In short, not a very objective source.

Simply that a book was published about an issue, and subsequently caused controversy, is not sufficient reason to place the opinions contained in that lone publication on a level footing with the dozens, hundreds of opinions found in more respected, less polemical sources. Ledenierhomme 08:43, 24 October 2007 (UTC)
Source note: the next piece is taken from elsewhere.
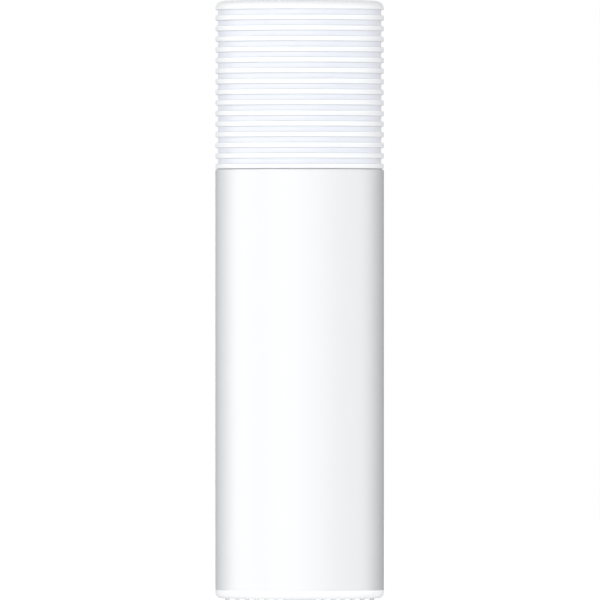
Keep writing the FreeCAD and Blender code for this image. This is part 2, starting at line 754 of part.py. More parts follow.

Your assertion that the French version of this article is inherently less biased and more reliable is not necessarily true. The French nation being a product of the Revolution would likely produce a defensiveness on this subject. Moreover, as with Turkey, any nationality is reluctant to have itself labelled as a perpetrator of genocide. For these reasons, there is a good argument that the French article is less biased and reliable.
As to "the Allies carpet bombing of Dresden, the Red (and White for that manner) Army in the wake of October 1917" and other such matters being comparable, I don't know that any reputable academic has labelled those as genocide. As to your facile dismissal of Chaunu as nonacademic, apparently the Sorbonne thinks more of him than you do, and Donald M. G. Sutherland in The French Revolution and Empire: The Quest for a Civic Order refers to him as "one of the most distinguished and prolific historians of Old Regime Europe", A. N. RYAN in EUROPE AND THE WIDER WORLD (Annual Bulletin of Historical Literature 55 (1), 122–128) refers to him as "prolific and authoritative", and Bruce Lenman in Shrinking World Rather than Expanding Europe? Eighteenth-Century Life - Volume 27, Number 2, Spring 2003, pp. 108-117, refers to him as "a great French historian". Is he conservative, yes? But that appelation is given him less often than are the superlatives which refer to his scholarly excellence.
If you want to talk about bias and ideology look at this characterization of French historiography from Time Magazine: "Twentieth century French historiography has been dominated by a Marxist school that celebrated the French Revolution and its class struggles as the mother of the Bolshevik Revolution."
Your repeated references to the Catholicity of scholars and editors here is at best ad hominem that has no place in an argument on the merits of what is written, and at worst smacks of rank bigotry. Would you discount a Jew's writing on the Holocaust because she is Jewish?
In Genocide in the Age of the Nation-State Mark Levene says that there is a thought process which links the "perpetrators to the latter day refuters of the Vendee as genocide", namely the idea that the French Revolution "is indubitably virtuous and good" and that there is something intrinsically wrong with those today and in the past who doubt its unqualified virtue.
I'm not saying it is a certainty that it was a genocide, but the claims certainly belong in the article. And if you are going to say that a "majority" of scholars deny it, you'd better have a cite. Otherwise its: "You list nine who say no...I can list twelve who say yes." Increasingly, the recently published general treatises on genocide include it. Mamalujo 01:35, 25 October 2007 (UTC)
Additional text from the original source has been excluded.